◆ WHAT IS BEING ASKED ◆
Output all lines exactly.

(Records from a data collection)
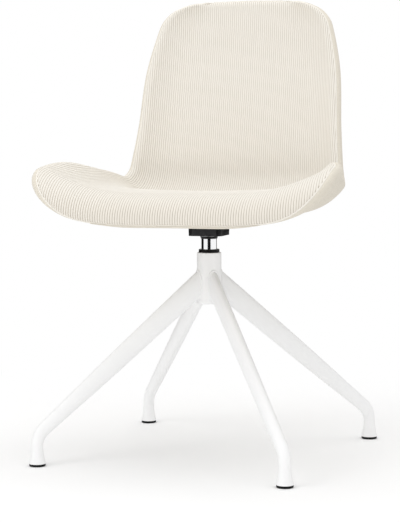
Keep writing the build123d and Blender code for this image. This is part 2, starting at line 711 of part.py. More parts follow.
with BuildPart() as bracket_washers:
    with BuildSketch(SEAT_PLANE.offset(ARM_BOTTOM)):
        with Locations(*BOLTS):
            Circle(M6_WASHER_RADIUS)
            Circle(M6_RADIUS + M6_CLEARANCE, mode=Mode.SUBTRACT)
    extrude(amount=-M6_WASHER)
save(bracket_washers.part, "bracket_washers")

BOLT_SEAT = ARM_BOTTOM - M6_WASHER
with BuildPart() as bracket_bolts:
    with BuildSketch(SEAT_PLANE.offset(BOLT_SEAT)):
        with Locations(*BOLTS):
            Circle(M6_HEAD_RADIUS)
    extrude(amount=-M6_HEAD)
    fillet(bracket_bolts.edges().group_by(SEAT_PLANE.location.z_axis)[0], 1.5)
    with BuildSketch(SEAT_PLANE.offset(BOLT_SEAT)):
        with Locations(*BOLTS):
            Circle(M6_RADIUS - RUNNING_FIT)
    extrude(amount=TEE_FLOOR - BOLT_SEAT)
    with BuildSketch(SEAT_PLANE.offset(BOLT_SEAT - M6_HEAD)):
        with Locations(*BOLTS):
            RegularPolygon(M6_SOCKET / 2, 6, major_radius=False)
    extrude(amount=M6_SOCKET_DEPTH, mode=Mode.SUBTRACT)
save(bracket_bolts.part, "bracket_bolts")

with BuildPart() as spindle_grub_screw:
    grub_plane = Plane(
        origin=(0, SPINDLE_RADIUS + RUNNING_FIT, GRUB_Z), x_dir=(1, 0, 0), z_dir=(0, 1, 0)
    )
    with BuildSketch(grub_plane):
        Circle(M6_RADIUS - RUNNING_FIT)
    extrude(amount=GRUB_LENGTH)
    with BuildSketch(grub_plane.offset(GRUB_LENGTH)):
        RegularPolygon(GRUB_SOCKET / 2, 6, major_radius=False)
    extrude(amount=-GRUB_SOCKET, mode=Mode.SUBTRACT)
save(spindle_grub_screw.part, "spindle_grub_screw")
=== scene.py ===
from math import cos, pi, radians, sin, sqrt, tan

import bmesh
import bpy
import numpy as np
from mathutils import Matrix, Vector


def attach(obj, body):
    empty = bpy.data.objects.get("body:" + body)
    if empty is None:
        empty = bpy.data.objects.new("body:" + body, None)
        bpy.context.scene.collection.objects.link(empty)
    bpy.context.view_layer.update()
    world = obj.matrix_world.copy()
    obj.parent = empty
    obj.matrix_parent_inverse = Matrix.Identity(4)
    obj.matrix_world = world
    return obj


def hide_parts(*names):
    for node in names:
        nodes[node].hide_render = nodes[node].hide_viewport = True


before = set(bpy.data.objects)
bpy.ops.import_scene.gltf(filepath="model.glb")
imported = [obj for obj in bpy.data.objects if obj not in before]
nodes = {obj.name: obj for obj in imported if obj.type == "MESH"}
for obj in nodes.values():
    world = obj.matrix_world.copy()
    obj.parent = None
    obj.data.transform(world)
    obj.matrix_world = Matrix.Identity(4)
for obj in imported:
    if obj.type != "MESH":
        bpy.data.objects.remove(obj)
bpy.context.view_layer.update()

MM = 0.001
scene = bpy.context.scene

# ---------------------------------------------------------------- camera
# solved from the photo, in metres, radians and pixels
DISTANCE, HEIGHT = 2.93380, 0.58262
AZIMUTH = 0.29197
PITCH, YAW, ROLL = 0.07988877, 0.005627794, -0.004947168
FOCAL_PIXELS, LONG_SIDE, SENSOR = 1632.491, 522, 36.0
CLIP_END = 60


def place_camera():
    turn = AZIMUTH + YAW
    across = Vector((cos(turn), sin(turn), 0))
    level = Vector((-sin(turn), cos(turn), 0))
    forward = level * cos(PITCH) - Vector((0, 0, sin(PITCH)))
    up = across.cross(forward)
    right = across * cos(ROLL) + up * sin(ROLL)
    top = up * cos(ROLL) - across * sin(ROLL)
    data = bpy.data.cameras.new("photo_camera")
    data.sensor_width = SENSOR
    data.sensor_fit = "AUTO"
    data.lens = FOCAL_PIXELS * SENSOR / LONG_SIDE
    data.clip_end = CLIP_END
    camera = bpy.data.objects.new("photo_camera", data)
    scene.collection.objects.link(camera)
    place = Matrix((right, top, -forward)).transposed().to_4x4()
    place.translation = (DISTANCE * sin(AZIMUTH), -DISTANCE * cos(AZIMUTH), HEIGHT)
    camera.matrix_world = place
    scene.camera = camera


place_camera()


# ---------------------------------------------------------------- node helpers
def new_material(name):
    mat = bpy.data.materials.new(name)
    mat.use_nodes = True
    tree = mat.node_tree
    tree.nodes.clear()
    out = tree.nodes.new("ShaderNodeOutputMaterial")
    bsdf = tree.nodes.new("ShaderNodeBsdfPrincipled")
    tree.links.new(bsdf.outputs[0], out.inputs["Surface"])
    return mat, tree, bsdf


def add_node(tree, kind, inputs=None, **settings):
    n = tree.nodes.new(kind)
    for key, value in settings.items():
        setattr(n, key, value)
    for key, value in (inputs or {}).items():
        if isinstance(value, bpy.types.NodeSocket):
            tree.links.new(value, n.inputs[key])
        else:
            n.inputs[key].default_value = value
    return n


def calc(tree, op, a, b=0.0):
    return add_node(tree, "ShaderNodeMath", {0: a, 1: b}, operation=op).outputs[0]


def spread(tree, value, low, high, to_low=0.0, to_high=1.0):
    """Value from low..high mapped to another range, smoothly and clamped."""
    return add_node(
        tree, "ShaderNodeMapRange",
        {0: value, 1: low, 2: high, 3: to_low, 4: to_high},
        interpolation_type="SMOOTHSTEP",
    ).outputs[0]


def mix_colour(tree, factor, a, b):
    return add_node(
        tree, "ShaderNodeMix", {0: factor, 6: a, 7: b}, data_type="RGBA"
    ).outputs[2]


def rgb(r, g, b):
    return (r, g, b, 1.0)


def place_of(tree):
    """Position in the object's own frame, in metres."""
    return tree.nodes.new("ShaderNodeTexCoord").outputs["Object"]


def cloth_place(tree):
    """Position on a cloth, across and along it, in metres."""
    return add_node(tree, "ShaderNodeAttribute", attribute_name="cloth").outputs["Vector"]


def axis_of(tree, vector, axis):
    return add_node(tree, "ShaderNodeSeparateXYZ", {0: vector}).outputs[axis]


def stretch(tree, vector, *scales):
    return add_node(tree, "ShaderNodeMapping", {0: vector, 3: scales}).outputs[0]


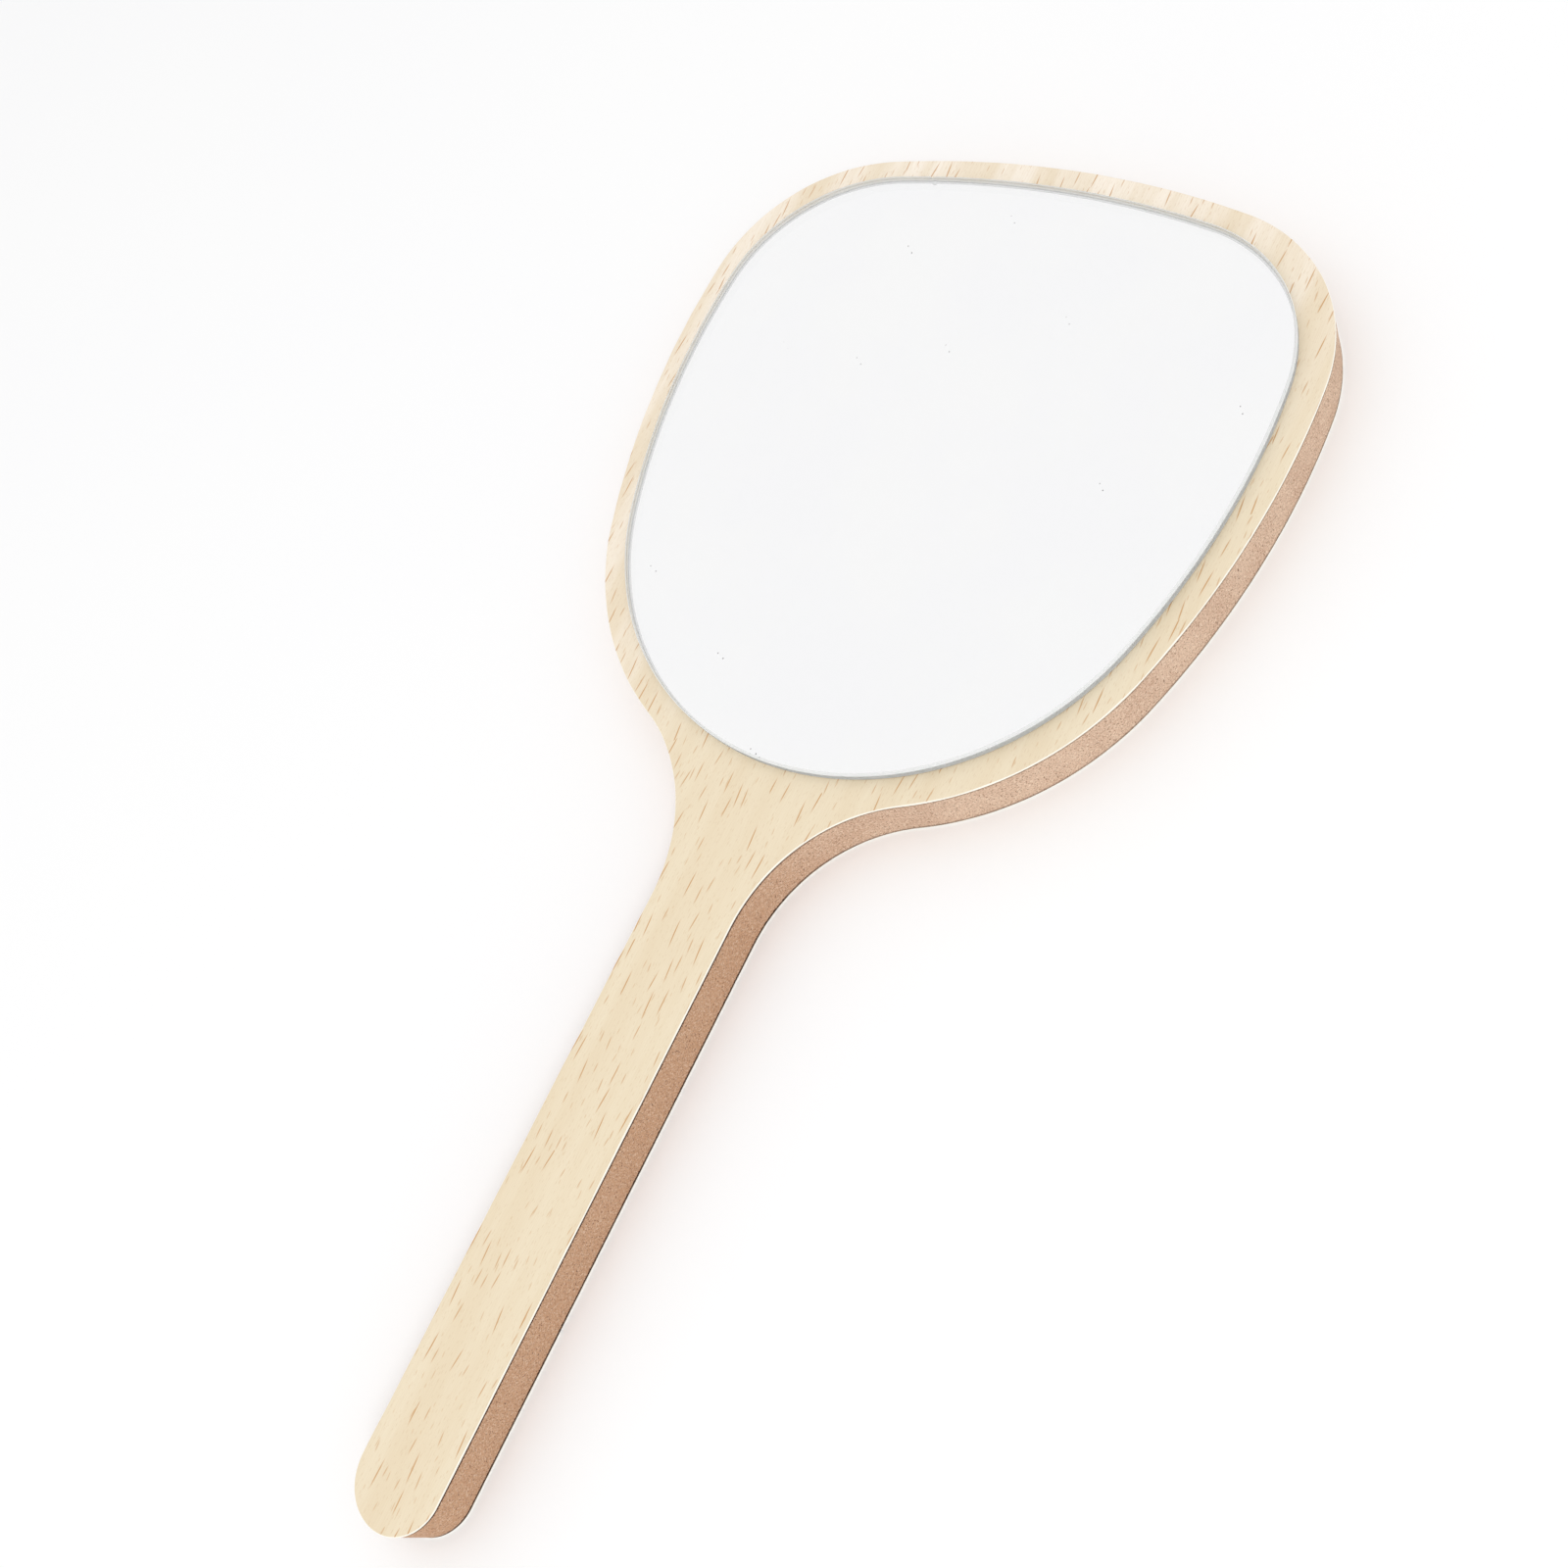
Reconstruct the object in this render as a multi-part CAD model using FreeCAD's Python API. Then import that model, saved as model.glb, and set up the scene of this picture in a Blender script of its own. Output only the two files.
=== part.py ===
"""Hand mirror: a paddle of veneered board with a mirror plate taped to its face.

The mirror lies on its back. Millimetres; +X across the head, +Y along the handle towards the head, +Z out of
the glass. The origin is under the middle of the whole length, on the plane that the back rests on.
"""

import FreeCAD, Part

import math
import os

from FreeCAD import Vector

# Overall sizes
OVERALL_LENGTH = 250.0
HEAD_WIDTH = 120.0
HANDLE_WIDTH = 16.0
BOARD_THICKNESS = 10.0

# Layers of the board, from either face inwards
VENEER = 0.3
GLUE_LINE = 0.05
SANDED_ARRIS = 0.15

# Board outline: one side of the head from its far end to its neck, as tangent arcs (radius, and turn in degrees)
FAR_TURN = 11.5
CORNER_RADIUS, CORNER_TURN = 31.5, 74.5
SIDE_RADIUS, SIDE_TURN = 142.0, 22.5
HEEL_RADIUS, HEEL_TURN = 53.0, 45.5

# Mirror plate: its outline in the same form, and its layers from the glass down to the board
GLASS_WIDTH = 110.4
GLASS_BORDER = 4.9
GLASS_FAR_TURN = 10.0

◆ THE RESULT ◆
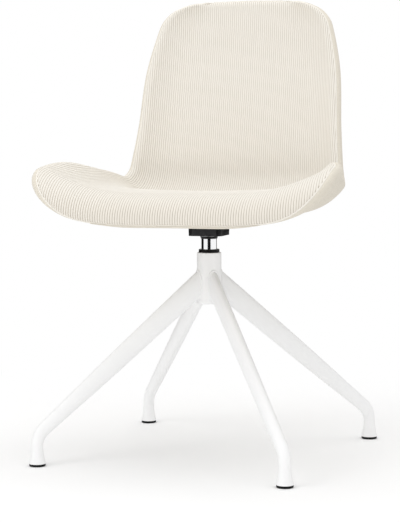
Keep writing the build123d and Blender code for this image. This is part 2, starting at line 711 of part.py. More parts follow.
with BuildPart() as bracket_washers:
    with BuildSketch(SEAT_PLANE.offset(ARM_BOTTOM)):
        with Locations(*BOLTS):
            Circle(M6_WASHER_RADIUS)
            Circle(M6_RADIUS + M6_CLEARANCE, mode=Mode.SUBTRACT)
    extrude(amount=-M6_WASHER)
save(bracket_washers.part, "bracket_washers")

BOLT_SEAT = ARM_BOTTOM - M6_WASHER
with BuildPart() as bracket_bolts:
    with BuildSketch(SEAT_PLANE.offset(BOLT_SEAT)):
        with Locations(*BOLTS):
            Circle(M6_HEAD_RADIUS)
    extrude(amount=-M6_HEAD)
    fillet(bracket_bolts.edges().group_by(SEAT_PLANE.location.z_axis)[0], 1.5)
    with BuildSketch(SEAT_PLANE.offset(BOLT_SEAT)):
        with Locations(*BOLTS):
            Circle(M6_RADIUS - RUNNING_FIT)
    extrude(amount=TEE_FLOOR - BOLT_SEAT)
    with BuildSketch(SEAT_PLANE.offset(BOLT_SEAT - M6_HEAD)):
        with Locations(*BOLTS):
            RegularPolygon(M6_SOCKET / 2, 6, major_radius=False)
    extrude(amount=M6_SOCKET_DEPTH, mode=Mode.SUBTRACT)
save(bracket_bolts.part, "bracket_bolts")

with BuildPart() as spindle_grub_screw:
    grub_plane = Plane(
        origin=(0, SPINDLE_RADIUS + RUNNING_FIT, GRUB_Z), x_dir=(1, 0, 0), z_dir=(0, 1, 0)
    )
    with BuildSketch(grub_plane):
        Circle(M6_RADIUS - RUNNING_FIT)
    extrude(amount=GRUB_LENGTH)
    with BuildSketch(grub_plane.offset(GRUB_LENGTH)):
        RegularPolygon(GRUB_SOCKET / 2, 6, major_radius=False)
    extrude(amount=-GRUB_SOCKET, mode=Mode.SUBTRACT)
save(spindle_grub_screw.part, "spindle_grub_screw")
=== scene.py ===
from math import cos, pi, radians, sin, sqrt, tan

import bmesh
import bpy
import numpy as np
from mathutils import Matrix, Vector


def attach(obj, body):
    empty = bpy.data.objects.get("body:" + body)
    if empty is None:
        empty = bpy.data.objects.new("body:" + body, None)
        bpy.context.scene.collection.objects.link(empty)
    bpy.context.view_layer.update()
    world = obj.matrix_world.copy()
    obj.parent = empty
    obj.matrix_parent_inverse = Matrix.Identity(4)
    obj.matrix_world = world
    return obj


def hide_parts(*names):
    for node in names:
        nodes[node].hide_render = nodes[node].hide_viewport = True


before = set(bpy.data.objects)
bpy.ops.import_scene.gltf(filepath="model.glb")
imported = [obj for obj in bpy.data.objects if obj not in before]
nodes = {obj.name: obj for obj in imported if obj.type == "MESH"}
for obj in nodes.values():
    world = obj.matrix_world.copy()
    obj.parent = None
    obj.data.transform(world)
    obj.matrix_world = Matrix.Identity(4)
for obj in imported:
    if obj.type != "MESH":
        bpy.data.objects.remove(obj)
bpy.context.view_layer.update()

MM = 0.001
scene = bpy.context.scene

# ---------------------------------------------------------------- camera
# solved from the photo, in metres, radians and pixels
DISTANCE, HEIGHT = 2.93380, 0.58262
AZIMUTH = 0.29197
PITCH, YAW, ROLL = 0.07988877, 0.005627794, -0.004947168
FOCAL_PIXELS, LONG_SIDE, SENSOR = 1632.491, 522, 36.0
CLIP_END = 60


def place_camera():
    turn = AZIMUTH + YAW
    across = Vector((cos(turn), sin(turn), 0))
    level = Vector((-sin(turn), cos(turn), 0))
    forward = level * cos(PITCH) - Vector((0, 0, sin(PITCH)))
    up = across.cross(forward)
    right = across * cos(ROLL) + up * sin(ROLL)
    top = up * cos(ROLL) - across * sin(ROLL)
    data = bpy.data.cameras.new("photo_camera")
    data.sensor_width = SENSOR
    data.sensor_fit = "AUTO"
    data.lens = FOCAL_PIXELS * SENSOR / LONG_SIDE
    data.clip_end = CLIP_END
    camera = bpy.data.objects.new("photo_camera", data)
    scene.collection.objects.link(camera)
    place = Matrix((right, top, -forward)).transposed().to_4x4()
    place.translation = (DISTANCE * sin(AZIMUTH), -DISTANCE * cos(AZIMUTH), HEIGHT)
    camera.matrix_world = place
    scene.camera = camera


place_camera()


# ---------------------------------------------------------------- node helpers
def new_material(name):
    mat = bpy.data.materials.new(name)
    mat.use_nodes = True
    tree = mat.node_tree
    tree.nodes.clear()
    out = tree.nodes.new("ShaderNodeOutputMaterial")
    bsdf = tree.nodes.new("ShaderNodeBsdfPrincipled")
    tree.links.new(bsdf.outputs[0], out.inputs["Surface"])
    return mat, tree, bsdf


def add_node(tree, kind, inputs=None, **settings):
    n = tree.nodes.new(kind)
    for key, value in settings.items():
        setattr(n, key, value)
    for key, value in (inputs or {}).items():
        if isinstance(value, bpy.types.NodeSocket):
            tree.links.new(value, n.inputs[key])
        else:
            n.inputs[key].default_value = value
    return n


def calc(tree, op, a, b=0.0):
    return add_node(tree, "ShaderNodeMath", {0: a, 1: b}, operation=op).outputs[0]


def spread(tree, value, low, high, to_low=0.0, to_high=1.0):
    """Value from low..high mapped to another range, smoothly and clamped."""
    return add_node(
        tree, "ShaderNodeMapRange",
        {0: value, 1: low, 2: high, 3: to_low, 4: to_high},
        interpolation_type="SMOOTHSTEP",
    ).outputs[0]


def mix_colour(tree, factor, a, b):
    return add_node(
        tree, "ShaderNodeMix", {0: factor, 6: a, 7: b}, data_type="RGBA"
    ).outputs[2]


def rgb(r, g, b):
    return (r, g, b, 1.0)


def place_of(tree):
    """Position in the object's own frame, in metres."""
    return tree.nodes.new("ShaderNodeTexCoord").outputs["Object"]


def cloth_place(tree):
    """Position on a cloth, across and along it, in metres."""
    return add_node(tree, "ShaderNodeAttribute", attribute_name="cloth").outputs["Vector"]


def axis_of(tree, vector, axis):
    return add_node(tree, "ShaderNodeSeparateXYZ", {0: vector}).outputs[axis]


def stretch(tree, vector, *scales):
    return add_node(tree, "ShaderNodeMapping", {0: vector, 3: scales}).outputs[0]


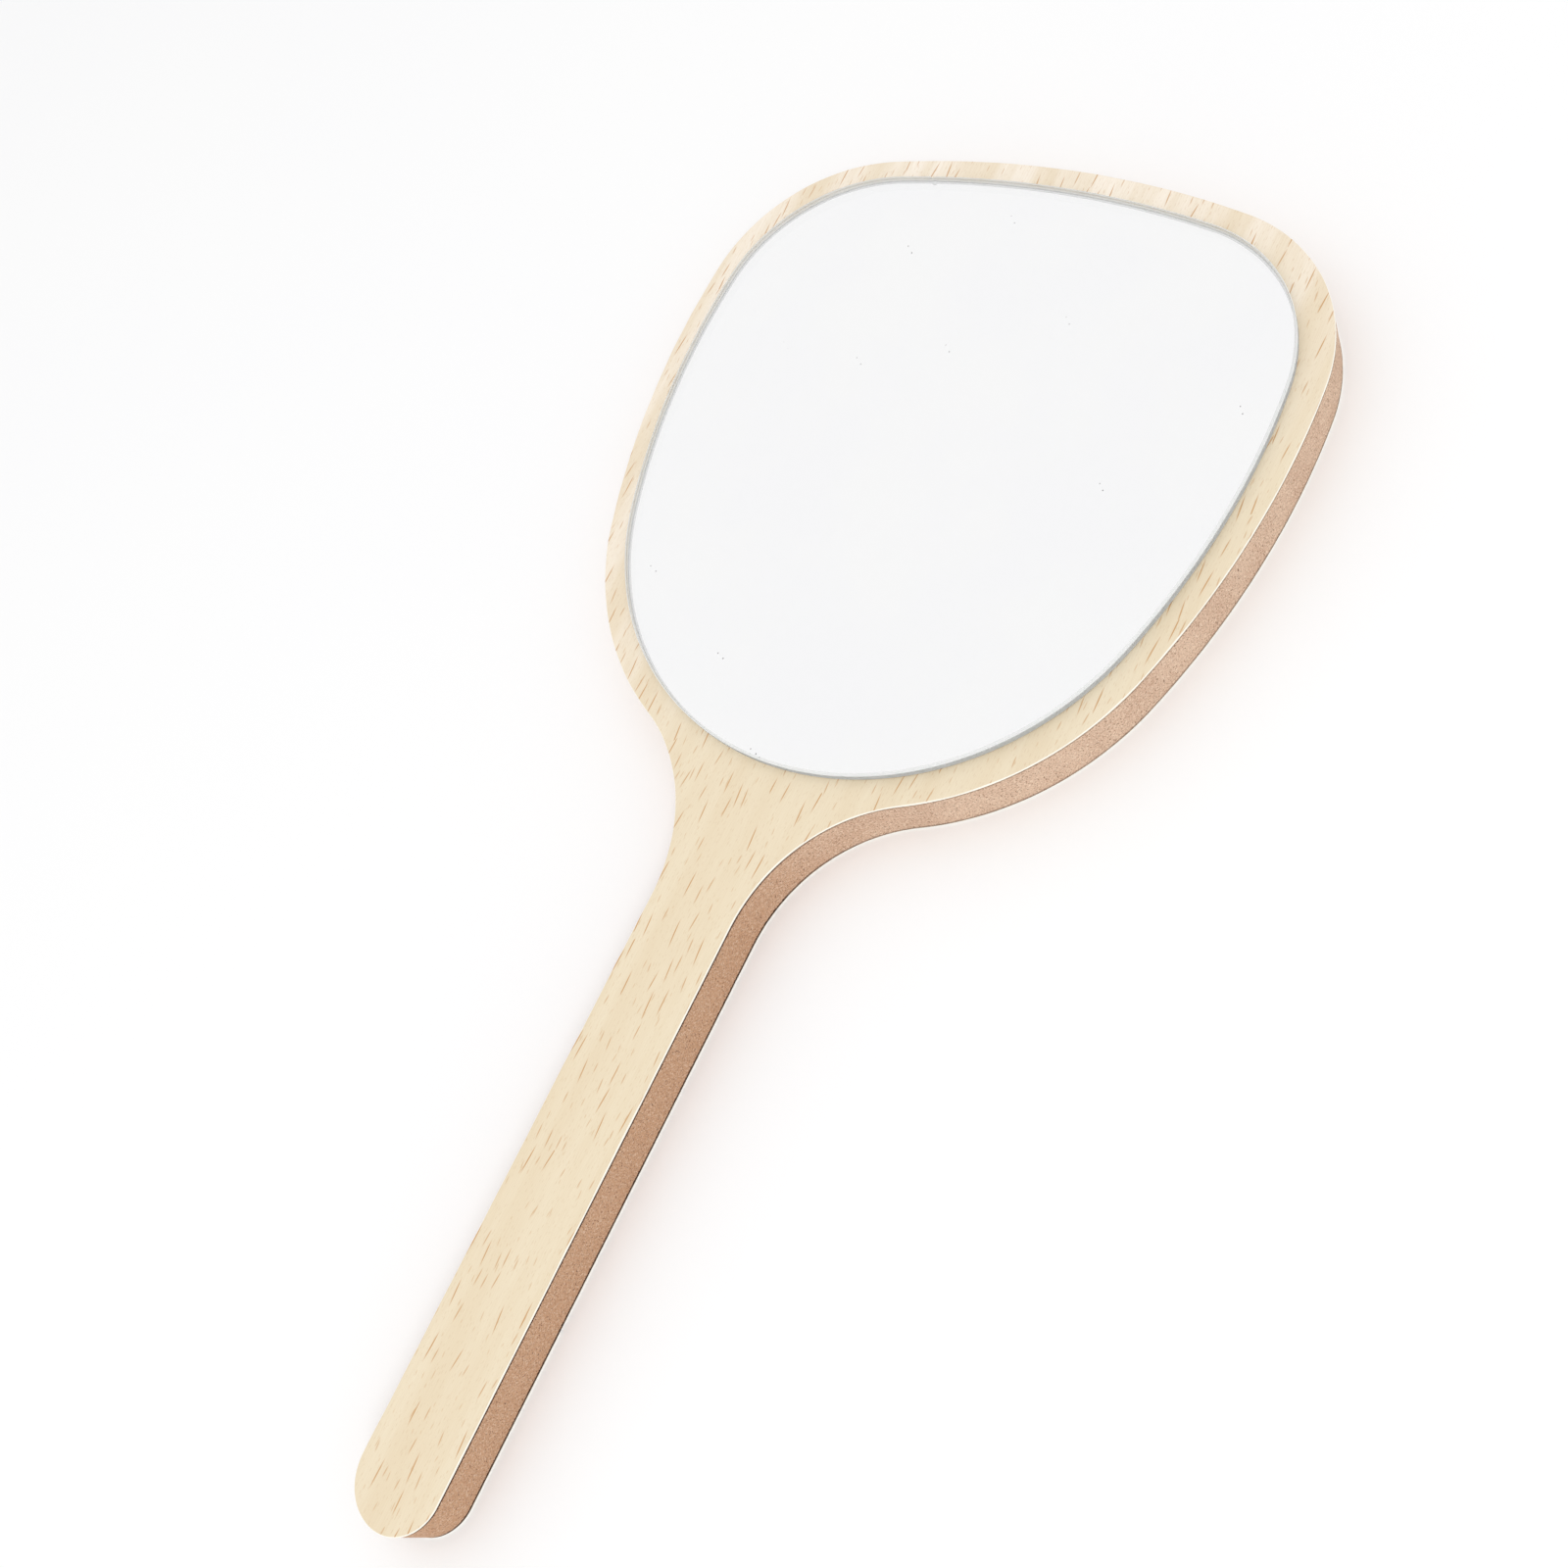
Reconstruct the object in this render as a multi-part CAD model using FreeCAD's Python API. Then import that model, saved as model.glb, and set up the scene of this picture in a Blender script of its own. Output only the two files.
=== part.py ===
"""Hand mirror: a paddle of veneered board with a mirror plate taped to its face.

The mirror lies on its back. Millimetres; +X across the head, +Y along the handle towards the head, +Z out of
the glass. The origin is under the middle of the whole length, on the plane that the back rests on.
"""

import FreeCAD, Part

import math
import os

from FreeCAD import Vector

# Overall sizes
OVERALL_LENGTH = 250.0
HEAD_WIDTH = 120.0
HANDLE_WIDTH = 16.0
BOARD_THICKNESS = 10.0

# Layers of the board, from either face inwards
VENEER = 0.3
GLUE_LINE = 0.05
SANDED_ARRIS = 0.15

# Board outline: one side of the head from its far end to its neck, as tangent arcs (radius, and turn in degrees)
FAR_TURN = 11.5
CORNER_RADIUS, CORNER_TURN = 31.5, 74.5
SIDE_RADIUS, SIDE_TURN = 142.0, 22.5
HEEL_RADIUS, HEEL_TURN = 53.0, 45.5

# Mirror plate: its outline in the same form, and its layers from the glass down to the board
GLASS_WIDTH = 110.4
GLASS_BORDER = 4.9
GLASS_FAR_TURN = 10.0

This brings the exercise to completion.